About Us
*Lightning Rod Labs trains AI to predict the future.*
We turn messy, timestamped history into grounded training data automatically—no labeling or extraction required. We treat the future as the label, generating high-signal supervision at scale, so models learn causal factors—not just tokens. This means you can go from raw data to deployable specialized models in hours, removing the data bottleneck entirely.
We’ve used this to beat frontier AIs 100x larger on prediction‑market benchmarks, and have demonstrated success in everything from financial forecasting to supply chain disruptions.
What You’ll Do
Training data is the biggest bottleneck in AI today. You'll build the platform that eliminates it — giving engineers everywhere the easiest way to generate high-quality, grounded training data from their own messy sources and teach AI real‑world reasoning, at scale.
- Build the platform for prediction agents. Own the infrastructure for training and serving prediction agents.
- Scale the data generation engine. Build pipelines that turn messy public + private data into training and evaluation signals.
- Own the platform & SDK. Improve the developer experience for enterprises generating custom training data.
- Make it production-grade. Set up the engineering systems that keep quality high and reliability strong as we scale.
- Build the team. Hire, manage, and grow engineers as we scale.
What We Expect from You
- Excellent Python chops; comfortable with TypeScript and Next.js.
- Proven track record shipping systems that matter.

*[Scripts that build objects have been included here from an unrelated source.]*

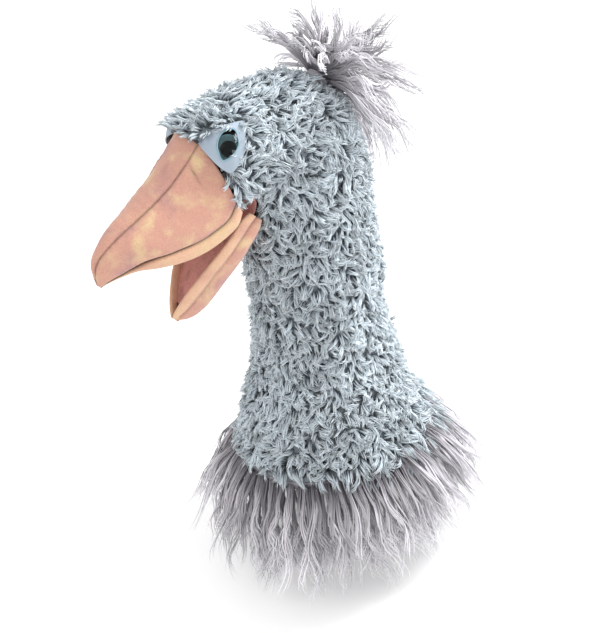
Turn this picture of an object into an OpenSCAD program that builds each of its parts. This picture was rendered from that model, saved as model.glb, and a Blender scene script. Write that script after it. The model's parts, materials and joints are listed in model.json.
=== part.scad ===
// Moving mouth bird puppet: a plush sleeve with a head, a crest and a two-part beak.
// +Z runs up the puppet, -Y is its front and +X its left. The arm goes in at the origin.

/* [Sleeve] */
// Outer radius of the plush sleeve at its hem
hem_r = 84; // [80:1:86]
// Outer radius of the plush sleeve where the neck is thinnest
neck_r = 56; // [56:0.5:57]
// Thickness of the plush, fabric and flattened pile together
plush_t = 6; // [5:0.5:6]
// Backward lean of the neck, in degrees
lean = 10; // [8:0.5:11]
// Radius of the arm opening
arm_r = 64; // [60:1:65]
// Depth of the turned cuff round the arm opening
cuff_h = 24; // [16:1:24]

/* [Fringe] */
// Number of shag locks round the hem
fringe_count = 40; // [30:1:42]
// Length of one fringe lock
fringe_len = 98; // [80:1:100]
// Angle at which the fringe flares out from straight down
fringe_flare = 27; // [20:1:32]

/* [Neck joints] */
// Distance up the neck at which the head turns
turn_level = 130; // [128:1:132]
// Distance up the neck of the centre of the nodding motion
nod_level = 205; // [203:1:206]
// Radius of the tucked sleeve ball that the head slides over
ball_r = 46; // [45:0.5:46]
// Room left between soft parts that move past each other
play = 0.8; // [0.6:0.1:1]

/* [Beak] */
// Angle at which the lower beak hangs below the horizontal at rest
jaw_drop = 36; // [34:1:38]
// Thickness of the beak's padded velour
beak_t = 2.6; // [2:0.1:2.8]
// Height of the crown along the top of the beak
crown_h = 4; // [2:0.5:5]
// Outward bulge of the stuffed beak sides
side_bulge = 2.5; // [1:0.5:4]

/* [Eyes] */
// Radius of the iris disc
iris_r = 11.5; // [10:0.5:12]
// Radius of the pupil
pupil_r = 6.5; // [5:0.5:8]
// Height of the clear lens
lens_h = 5; // [3:0.5:6]

/* [Crest] */
// Number of shag locks in the crest
crest_count = 22; // [14:1:26]
// Length of one crest lock
crest_len = 88; // [70:1:95]

/* [Hidden] */
$fn = 64;

far = 400;               // larger than anything that is cut
lining_t = 2;            // lining fabric in the sleeve
tape_h = 8;              // woven tape that carries the fringe
binding_h = 6;           // binding above the tape
hem_z = tape_h + binding_h;
cuff_t = 5;              // folded lining round the arm opening
pile_depth = 5;          // how far the plush solid lies inside the tips of the pile
jaw = [0, -32, 268];     // hinge line of the lower beak
eye_at = [37.5, -38, 335]; // where the left eye sits on the head
eye_tilt = 58;           // how far the eye faces away from straight up
eye_turn = -22;          // how far the eye faces forward of straight left
crest_at = [0, 84, 322]; // gathered root of the crest
crest_tilt = -45;        // the crest leans back

// The head's outline as rings: throat point and back point as [y, z], and half width.
HEAD = [[[-26, 150], [89, 130], 60],
        [[-29, 190], [92, 172], 61],
        [[-30, 222], [98, 210], 61],
        [[-32, 244], [104, 258], 60],
        [[-34, 254], [96, 306], 58],
        [[-37, 262], [66, 338], 55],
        [[-41, 271], [26, 350], 51],
        [[-45, 281], [-12, 355], 46],
        [[-50, 290], [-38, 355], 41],
        [[-60, 296], [-60, 352], 36]];

// The upper beak as stations: top seam, side seam and lower lip, each as [x, y, z].
UPPER = [[[17, -50, 342], [38, -46, 287], [37.5, -43, 277]],
         [[17, -66, 332], [37, -55, 278], [36.5, -50, 268]],
         [[16, -84, 322], [34, -70, 273], [33.5, -66, 262]],
         [[14.5, -102, 315], [30, -87, 271], [29.5, -84, 259]],
         [[12.5, -120, 309], [25.5, -104, 271.5], [25, -102, 260]],
         [[10, -137, 304], [19.5, -122, 273], [19, -121, 264]],
         [[7.5, -152, 298], [13, -136, 272], [12.5, -136, 268]],
         [[5, -163, 291], [8, -149, 270], [7.5, -149, 268]],
         [[2.5, -168, 281], [4, -162, 268], [3.5, -162, 267]]];
palate_end = 6;          // last station that the palate reaches

// The lower beak as stations from the hinge: y, half width of the lip, lip top, lip seam,
// keel height and half width of the keel.
LOWER = [[-8, 33.7, 5.5, -3, -17, 26],
         [-25, 31.5, 6, -2.5, -21, 23],
         [-42, 28, 6, -3, -23.5, 19],
         [-58, 23.4, 5.5, -4, -24.5, 14],
         [-74, 18, 4.5, -6, -25, 9],
         [-87, 11.5, 2.5, -8.5, -24.5, 5],
         [-97, 6, 0, -9.5, -20, 2.5],
         [-104, 2, -3, -8, -12, 1.5]];
floor_drop = 6;          // how far the mouth floor lies below the lip
floor_end = 5;           // last station that the mouth floor reaches

// Sleeve outline as [radius, distance up the neck]
SLEEVE = [[hem_r, 0], [hem_r - 7, 30], [hem_r - 18, 65], [neck_r + 3, 100], [neck_r, turn_level]];

plush_colour = "#a3adb3";
shag_colour = "#c9c5cb";
velour_colour = "#e4b59a";
lip_colour = "#eac79b";
rose_colour = "#b87870";
lining_colour = "#4b4d52";
patch_colour = "#9aa6b8";

// ---------- general shapes ----------

// The sleeve's own axis, leaning back from the arm opening
module along_neck() { rotate([-lean, 0, 0]) children(); }

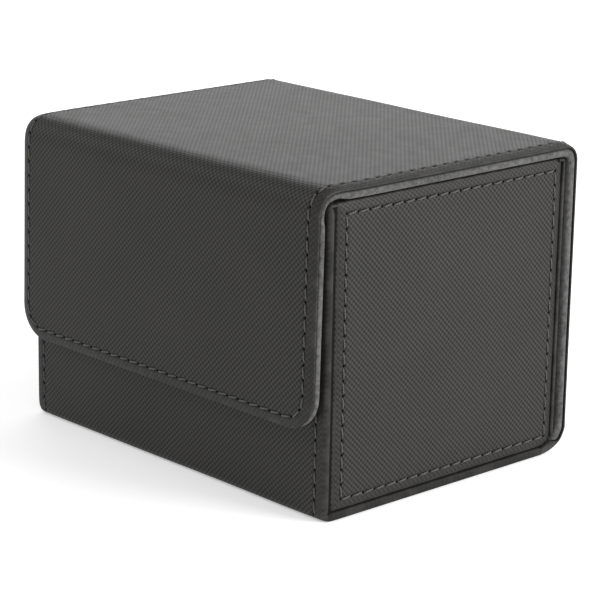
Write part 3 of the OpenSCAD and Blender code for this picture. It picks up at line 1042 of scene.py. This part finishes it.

- Engineering leadership: you’ve led teams and will set technical direction, drive the roadmap, and make good tradeoffs (scrappy vs over-engineered).
- People management: hiring, setting expectations, evaluating performance, and giving clear feedback.
- Execution discipline: you can improve team velocity and delivery without heavy process.
- Quality + reliability: you’ve set up systems that minimize bugs and keep tech debt under control (code review norms, testing practices, and practical CI (continuous integration)).
- Built for scale: you’ve designed systems that handle high job throughput and stay reliable. Bonus for GPU clusters or distributed training/inference.
- Data + pipelines at scale: large datasets, orchestration, and production data quality (for example PyArrow, BigQuery, Prefect).